Poelt hat das Pöckinger Pfarrarchiv aufgebaut. Auch Brauchtum, Heimatpflege sowie der bairische Dialekt waren ihm ein großes Anliegen. Für seine Chronik über Pöcking und Possenhofen hat er 16 Jahre lang geforscht. Später kamen die Chroniken für die Ortsteile Aschering und Maising, hinzu und auch an dem Pöckinger Geschichtenbuch "Milli und Sterz" hat er mitgewirkt. Damit die zugezogenen Nicht-Bayern im Dorf seine Gedichte und Geschichten in den Büchern "'s reimt si" oder "Apfibliá und Zuáwiziaga" verstehen konnten, hat er sogar eine eigene Lautschrift entwickelt. Dabei ist der Dorfchronist stets bescheiden geblieben. "Ich informiere mich. Man hört zu und fragt", hat er einmal gesagt, als er gefragt wurde, wie er neben seiner Arbeit als Wirt noch Zeit findet, Bücher zu schreiben. Er habe halt immer Augen und Ohren aufgemacht.

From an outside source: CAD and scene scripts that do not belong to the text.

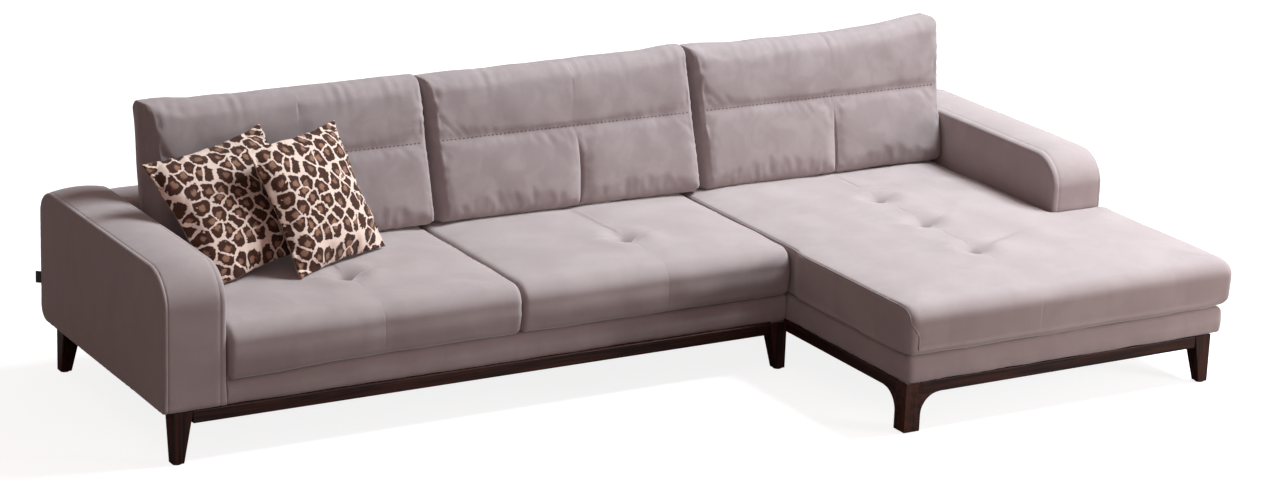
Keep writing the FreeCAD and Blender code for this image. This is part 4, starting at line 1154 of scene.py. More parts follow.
@dataclass(frozen=True)
class SpeckleFinish(Finish):
    """Metal, plastic or felt with a fine uneven tone."""

    ground: Colour = (0.6, 0.6, 0.62)
    fleck: Colour = (0.5, 0.5, 0.52)
    size: float = 300.0
    metal: float = 0.0
    relief: float = 0.15

    def parts(self, draft: ShaderDraft, groups: EffectGroups) -> Surface:
        """Fine flecks.

        Args:
            draft: Where its nodes go.
            groups: The shared effects.

        Returns:
            The main shader's sockets, and the relief's height, strength and distance.
        """
        speckle = draft.effect(groups.speckle, {
            "Ground": rgba(self.ground), "Fleck": rgba(self.fleck), "Size": self.size})
        return {"Base Color": speckle["Colour"], "Roughness": speckle["Dull"],
                "Metallic": self.metal}, speckle["Height"], self.relief, 0.0004


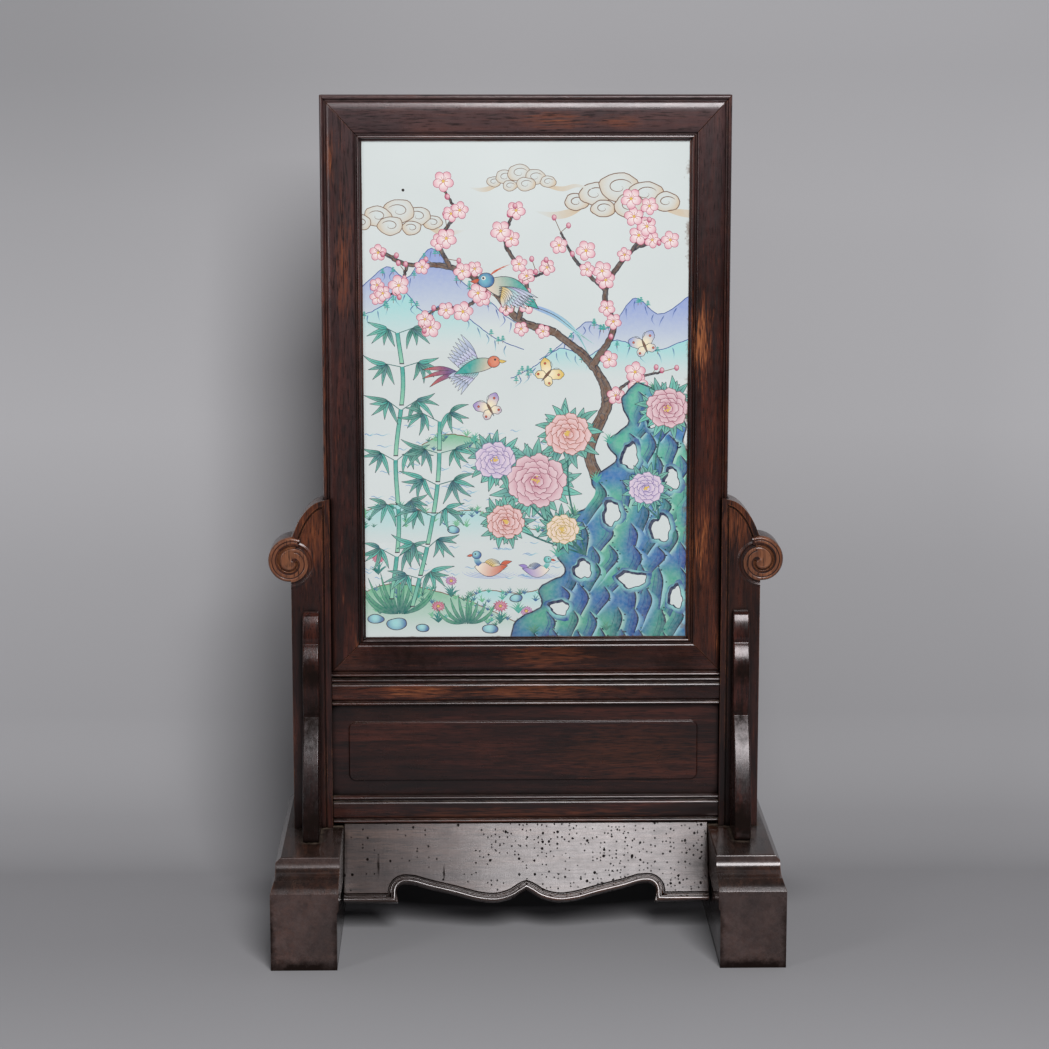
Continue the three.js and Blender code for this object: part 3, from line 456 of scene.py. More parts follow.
def dress_wood():
    """Each wooden node in wood that runs its own way, with its own wear."""
    seeds = iter(range(1, 40))

    def dress(nodes, body, slot, tones, grain, soften, **wear):
        looks = []
        for node in nodes:
            patches = RUBBED_PLACES.get(node, ())
            looks.append(wood(f"{node}_wood", grain, tones, seed=next(seeds), patches=patches, **wear))
            finished_copy(node, body, looks[-1], soften)
        return looks

    screen = ("screen", "screen_wood", SCREEN_TONES)
    stand = ("stand", "stand_wood", STAND_TONES)
    board = ("screen", "board_wood", BOARD_TONES)
    # the stiles and the top rail carry a violet veil of painted sheen on their upper parts
    for hand, veil in (("left", (280, 640)), ("right", (500, 640))):
        dress([f"frame_stile_{hand}"], *screen, "z", 0.15, polish=0.22, warm=0.35, rubbed=1.0, bloom=veil)
    dress(["frame_rail_top"], *screen, "x", 0.15, polish=0.22, warm=0.2, rubbed=0.5, bloom=(460, 600))
    dress(["frame_rail_bottom"], *screen, "x", 0.15, polish=0.2, warm=0.25, rubbed=0.5,
          stains=RAIL_STAINS + SEAM_PAINTED_SHADOW)
    posts = dress(["post_left", "post_right"], *stand, "z", 0.8, polish=0.24, warm=0.25, rubbed=0.7)
    dress(["rail_upper"], *stand, "x", 0.5, polish=0.2, warm=0.3, dust=0.4, stains=SEAM_PAINTED_SHADOW)
    dress(["rail_lower", "waist_panel"], *stand, "x", 0.6, polish=0.24, warm=0.12, dust=0.5)
    spandrels = [f"spandrel_{end}_{hand}" for end in ("front", "rear") for hand in ("left", "right")]
    dress(spandrels, *stand, "z", 1.2, polish=0.15, coat=0.0, warm=0.1, dust=0.3, stains=SPANDREL_PAINTED_SHADE)
    dress(["foot_left", "foot_right"], "stand", "stand_wood", FOOT_TONES, "y", 2.6,
          polish=0.16, coat=0.3, rubbed=0.7, dust=1.0, end_grain=0.75, stains=FOOT_FRONT_DARKENING)
    dress(["apron_front", "apron_rear"], "stand", "apron_wood", APRON_TONES, "x", 1.1,
          polish=0.2, coat=0.19, rubbed=0.3, dust=0.2, stains=APRON_STAINS, sheen=APRON_SHEEN, holes=True)
    dress(["back_board"], *board, "z", 0.5, polish=0.55, warm=0.2)
    dress(["batten_lower", "batten_upper"], *board, "x", 0.8, polish=0.5)
    scroll_look = wood("scroll_wood", "z", SCROLL_TONES, warm=0.4, rubbed=0.9, grime_and_shade=0.45, seed=31)
    for side, post_look in zip((-1, 1), posts):
        carve_scroll(side, post_look, scroll_look)
    bead_look = wood("apron_bead_wood", "x", APRON_TONES, polish=0.16, coat=0.6, rubbed=0.6)
    for way in (-1, 1):
        run_apron_bead(way, bead_look)


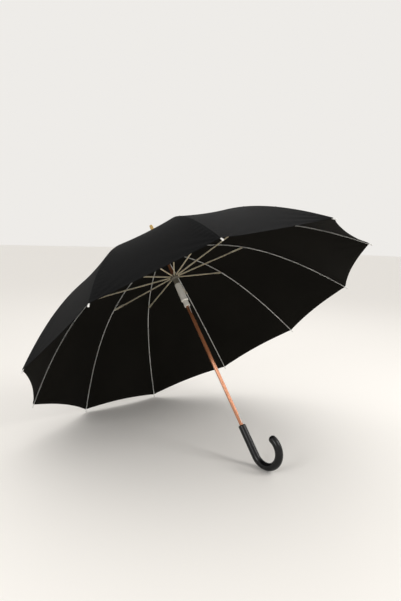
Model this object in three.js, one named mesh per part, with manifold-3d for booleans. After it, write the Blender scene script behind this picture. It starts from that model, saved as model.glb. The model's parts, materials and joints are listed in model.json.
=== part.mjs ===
// Stick umbrella, open and lying on two rib tips and the bend of its J handle.
// Millimetres, +Z up. Every piece is first laid out in the umbrella's own frame, with
// +z along the shaft toward the ferrule and the tip circle at z = 0, then the whole
// group is leaned over and lifted so that it rests on z = 0.
import * as THREE from 'three';
import { mergeVertices } from 'three/addons/utils/BufferGeometryUtils.js';
import Module from 'manifold-3d';

// Driving dimensions
const RIBS = 11;
const TIP_R = 500; // rib end, open canopy radius
const CROWN_Z = 281; // rib hinge height above the tip circle
const HINGE_R = 10; // radius of both hinge wires
const NOTCH_Z = 196; // stretcher hinge height, open
const RIB_CURVE = [[10, 281], [190, 284], [333, 216], [500, 0]]; // Bezier in (radius, height)
const RIB_W = 2.6;
const RIB_H = 2.6;
const TIP_KNOB_R = 2.2;
const PIVOT_T = 0.4645; // place of the stretcher pivot along the rib curve
const PIVOT_DROP = 3; // pivot below the rib's centre line
const EAR_R = 2.4;
const FORK_DEPTH = 36;
const CHEEK_IN = 1.7;
const CHEEK_OUT = 2.7;
const STRETCH_H = 3.6;
const EYE_R = 2.2;
const EYE_HOLE_R = 1;
const WIRE_R = 0.6;
const SHAFT_R = 5;
const BORE_R = 5.35;
const NOTCH_OUT_R = 12.5;
const SLOT_IN_R = 7.3;
const SLOT_W = 3.3;
const SLEEVE_R = 10;
const COLLAR_R = 8.4;
const HEAD_R = 7.9;
const SLEEVE_TOP = 170;
const SLEEVE_STEP = 113;
const SLEEVE_END = 95;
const KEY_W = 2.2; // groove in the runner that passes over the spring catches
const KEY_R = 7.4;
const HANDLE_TOP = -266;
const HANDLE_STRAIGHT = 84;
const HANDLE_R = 9.8;
const BEND_R = 40;
const BEND_SWEEP = 3.58;
const FERRULE_TIP = 382;
const CLOTH_T = 1;
const CLOTH_GAP = 1.3; // cloth to rib
const SEAM_GAP = 0.4; // between neighbouring panels
const CLOTH_INNER_R = 14;
const SCALLOP = 0.013; // hem rise at the middle of a panel, share of the rib curve
const HEM_T = 0.992; // the hem stops short of the rib's tip
const ARC_STEPS = 4; // half the corners of a small round on a plate
const RING_STEPS = 33;

const wasm = await Module();
wasm.setup();

const HALF = Math.PI / RIBS;
const group = new THREE.Group();
const umbrella = new THREE.Group();
group.add(umbrella);

const steel = new THREE.MeshStandardMaterial({ color: 0xb9bcc0, roughness: 0.35, metalness: 1 });
const champagne = new THREE.MeshStandardMaterial({ color: 0xbfb493, roughness: 0.35, metalness: 1 });
const rose = new THREE.MeshStandardMaterial({ color: 0xb98468, roughness: 0.2, metalness: 1 });
const brass = new THREE.MeshStandardMaterial({ color: 0xc9a35a, roughness: 0.25, metalness: 1 });
const ivory = new THREE.MeshStandardMaterial({ color: 0xe6dcc8, roughness: 0.4, metalness: 0 });
const olive = new THREE.MeshStandardMaterial({ color: 0x6f6c5c, roughness: 0.5, metalness: 0 });
const black = new THREE.MeshStandardMaterial({ color: 0x0d0d0e, roughness: 0.3, metalness: 0 });
const cloth = new THREE.MeshStandardMaterial({ color: 0x141415, roughness: 0.8, metalness: 0 });

function solid(geometry) {
  const bare = geometry.clone();
  bare.deleteAttribute('normal');
  bare.deleteAttribute('uv');
  const merged = mergeVertices(bare, 1e-4);
  return new wasm.Manifold(new wasm.Mesh({
    numProp: 3,
    vertProperties: new Float32Array(merged.attributes.position.array),
    triVerts: new Uint32Array(merged.index.array),
  }));
}

function geometryOf(manifold) {
  const mesh = manifold.getMesh();
  const out = new THREE.BufferGeometry();
  out.setAttribute('position', new THREE.BufferAttribute(new Float32Array(mesh.vertProperties), 3));
  out.setIndex(new THREE.BufferAttribute(new Uint32Array(mesh.triVerts), 1));
  out.computeVertexNormals();
  return out;
}

function place(name, geometry, material, turn = 0) {
  const mesh = new THREE.Mesh(geometry, material);
  mesh.name = name;
  mesh.rotation.z = turn;
  umbrella.add(mesh);
  return mesh;
}

// Turned piece from [radius, height] pairs, closed on itself or ending on the axis.
function turned(points, segments = 24) {
  const geometry = new THREE.LatheGeometry(points.map(([r, z]) => new THREE.Vector2(r, z)), segments);
  return geometry.rotateX(Math.PI / 2);
}

function ring(inner, outer, low, high, segments = 24) {
  return turned([[inner, low], [outer, low], [outer, high], [inner, high], [inner, low]], segments);
}

// Flat plate in the radial plane (x = radius, z = height), centred on y = 0 or shifted.
function plate(shape, width, middle = 0) {
  const options = { depth: width, bevelEnabled: false, steps: 1, curveSegments: ARC_STEPS };
  const geometry = new THREE.ExtrudeGeometry(shape, options);
  return geometry.translate(0, 0, -width / 2).rotateX(Math.PI / 2).translate(0, middle, 0);
}

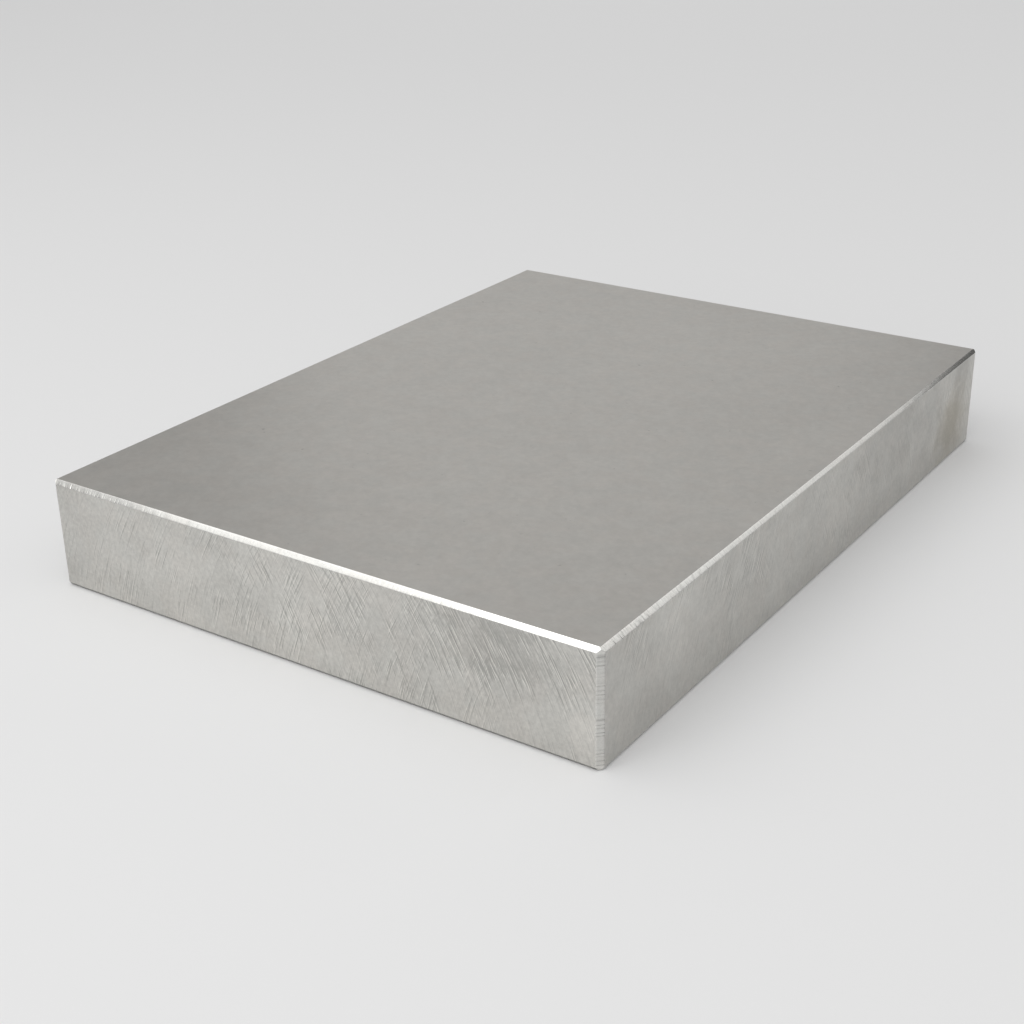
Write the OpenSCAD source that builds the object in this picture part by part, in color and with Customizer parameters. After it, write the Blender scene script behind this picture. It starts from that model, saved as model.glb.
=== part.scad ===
// Flat rectangular aluminium plate, cut to size and machined on all six faces.
// It lies flat with its broad face on z = 0, centred on the Z axis, its long edges along Y.
// Every edge is broken by a flat 45 degree chamfer. The chamfers run straight into one another,
// so at each corner three of them meet in a point with no facet added.

/* [Plate] */
// Length of the plate, along Y
plate_length = 220; // [60:1:400]
// Width of the plate, along X
plate_width = 165; // [60:1:400]
// Thickness of the plate, along Z
plate_thickness = 30; // [8:1:80]

/* [Edge breaks] */
// Leg of the chamfer round the top face
top_chamfer = 1.1; // [0.2:0.1:3]
// Leg of the chamfer round the bottom face
bottom_chamfer = 0.7; // [0.2:0.1:3]
// Leg of the chamfer down each of the four upright corners
corner_chamfer = 1.4; // [0.2:0.1:3]

/* [Hidden] */

satin_aluminium = [0.66, 0.66, 0.64];

// A width by height outline standing on the X axis, with its lower corners cut back by low
// and its upper corners by high.
module cut_corner_outline(width, height, low, high) {
    half = width / 2;
    polygon([
        [-half + low, 0], [half - low, 0],
        [half, low], [half, height - high],
        [half - high, height], [-half + high, height],
        [-half, height - high], [-half, low]
    ]);
}

// The plate as seen from above: its long and short edges and the four upright corner chamfers.
module plan() {
    translate([0, -plate_length / 2, 0])
        linear_extrude(height = plate_thickness)
            cut_corner_outline(plate_width, plate_length, corner_chamfer, corner_chamfer);
}

// The plate's thickness profile over an edge-to-edge width, run along Y for a given length.
module thickness_run(width, length) {
    translate([0, length / 2, 0])
        rotate([90, 0, 0])
            linear_extrude(height = length)
                cut_corner_outline(width, plate_thickness, bottom_chamfer, top_chamfer);
}

// The three profiles cut one another: the plan trims the corners, and one thickness run along
// each direction trims the edges of the top and bottom faces.
module plate() {
    color(satin_aluminium)
        intersection() {
            plan();
            thickness_run(plate_width, plate_length);
            rotate([0, 0, 90]) thickness_run(plate_length, plate_width);
        }
}

plate();
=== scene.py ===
"""A thick aluminium plate: satin faces, face-milled edges and bright-cut edge breaks.

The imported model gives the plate's box and its edge breaks. The piece made here stands for
the plain solid and adds what the cutters and the file left on it.
"""

import math
from collections import namedtuple

import bmesh
import bpy
from bpy.props import FloatProperty, FloatVectorProperty, PointerProperty
from mathutils import Matrix, Vector, noise


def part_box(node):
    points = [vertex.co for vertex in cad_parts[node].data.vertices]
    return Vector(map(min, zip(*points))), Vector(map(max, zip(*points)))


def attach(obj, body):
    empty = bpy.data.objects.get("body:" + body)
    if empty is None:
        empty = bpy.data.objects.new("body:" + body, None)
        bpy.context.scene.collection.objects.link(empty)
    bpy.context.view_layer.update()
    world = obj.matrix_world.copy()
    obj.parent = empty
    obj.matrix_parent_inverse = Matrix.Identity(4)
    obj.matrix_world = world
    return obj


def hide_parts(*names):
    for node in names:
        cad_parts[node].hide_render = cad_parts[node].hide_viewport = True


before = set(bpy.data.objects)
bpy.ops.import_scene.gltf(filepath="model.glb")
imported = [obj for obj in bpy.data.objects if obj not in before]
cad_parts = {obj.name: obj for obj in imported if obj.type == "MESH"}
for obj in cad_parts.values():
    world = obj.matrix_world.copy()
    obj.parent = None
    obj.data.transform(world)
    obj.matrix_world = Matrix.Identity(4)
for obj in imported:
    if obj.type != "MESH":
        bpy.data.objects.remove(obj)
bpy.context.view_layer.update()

bl_info = {
    "name": "Aluminium plate",
    "version": (1, 0, 0),
    "blender": (4, 5, 0),
    "location": "View3D > Sidebar > Plate",
    "description": "Milled aluminium plate with bright-cut edge breaks, on a pale studio floor",
    "category": "Add Mesh",
}

CAD_NODE = "plate"
BODY = "root"

PLATE_LOW, PLATE_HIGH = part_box(CAD_NODE)
PLATE_MIDDLE = (PLATE_LOW + PLATE_HIGH) / 2

UP = Vector((0, 0, 1))
FRONT = Vector((0, -1, 0))
RIGHT = Vector((1, 0, 0))
BACK = Vector((0, 1, 0))
LEFT = Vector((-1, 0, 0))
SIDES = (FRONT, RIGHT, BACK, LEFT)

MILLIMETRE = 0.001
SAME_PLACE = 1e-6
SAME_DIRECTION = 0.9999
# The mark attribute holds the file marks, and on the underside's edge breaks also painted shade.
MARK_AND_SHADE_ATTRIBUTE = "file_mark"
# The border attribute holds painted light: a painted highlight along a break's border with its first face,
# and a painted shade line along its border with the second.
PAINTED_BORDER_LIGHT_ATTRIBUTE = "border_shine"

# Material slots: faces that look along X, Y and Z, and then the edge breaks, whose divided faces
# are all smaller than a large face.
FINISH_BY_AXIS = (2, 1, 0)
BREAK_FINISH = 3
LARGE_FACE = (5 * MILLIMETRE) ** 2

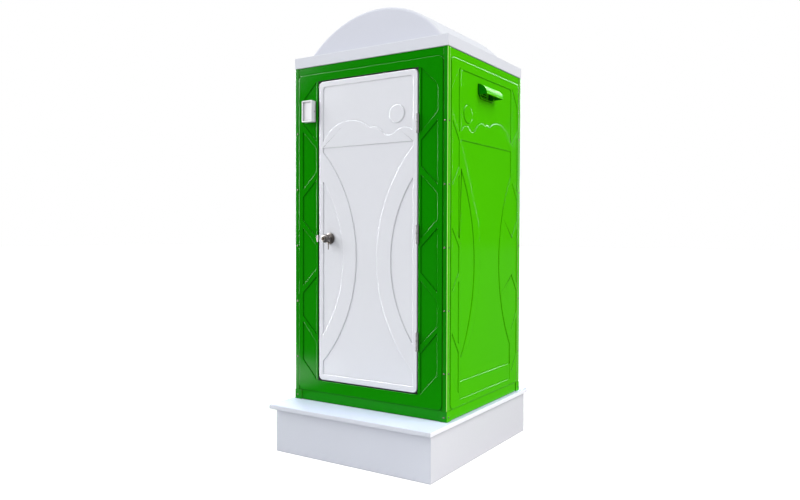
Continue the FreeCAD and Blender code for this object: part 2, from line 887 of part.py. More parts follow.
def make_corners():
    leg, thick = s.angle_leg, s.angle_thickness
    foot = new_body("corner_foot", kept=False)
    reach, wall = s.foot_leg, s.foot_thickness
    pad(foot, outline(sketch_on(foot, "XY_Plane"), [
        (-wall, -wall), (reach, -wall), (reach, 0), (0, 0), (0, reach), (-wall, reach)]), s.foot_height)
    places = {
        "front_left": (-1, front, 1, UP), "front_right": (1, front, 1, TO_RIGHT),
        "rear_right": (1, rear, -1, TO_REAR), "rear_left": (-1, rear, -1, TO_LEFT),
    }
    feet = []
    for corner, (side, y, inward, turn) in places.items():
        angle = new_body(f"corner_angle_{corner}")
        pad(angle, outline(sketch_on(angle, "XY_Plane"), [
            (0, 0), (leg, 0), (leg, thick), (thick, thick), (thick, leg), (0, leg)]),
            s.wall_height - s.foot_height)
        place(angle, half * side, y, base + s.foot_height, turn)
        feet.append(copy_at(foot, (half - thick) * side, y + thick * inward, base, turn))
    group("corner_feet", feet)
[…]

Die Gemeinde hat ihn zum Ehrenbürger gemacht

Für seine Verdienste um das Dorf zeichnete ihn die Gemeinde im Jahr 2006 als ersten Bürger des Ortes mit der "Pöckinger Eule" aus, wenige Jahre später wurde ihm die Ehrenbürgerwürde verliehen. Am Pfingstsonntag ist Leonhard Poelt mit 97 Jahren verstorben. Mit ihm verliert Pöcking nicht nur einen leidenschaftlichen Heimatforscher und Dorfchronisten, sondern auch einen Dorfphilosophen, der die Stimmungen seiner Mitmenschen aufnahm und sein umfangreiches Wissen gerne weitergegeben hat.

Die Trauerfeier mit anschließender Beisetzung findet am Donnerstag, 1. Juni, um 13 Uhr, in der Kirche Sankt Pius in Pöcking statt.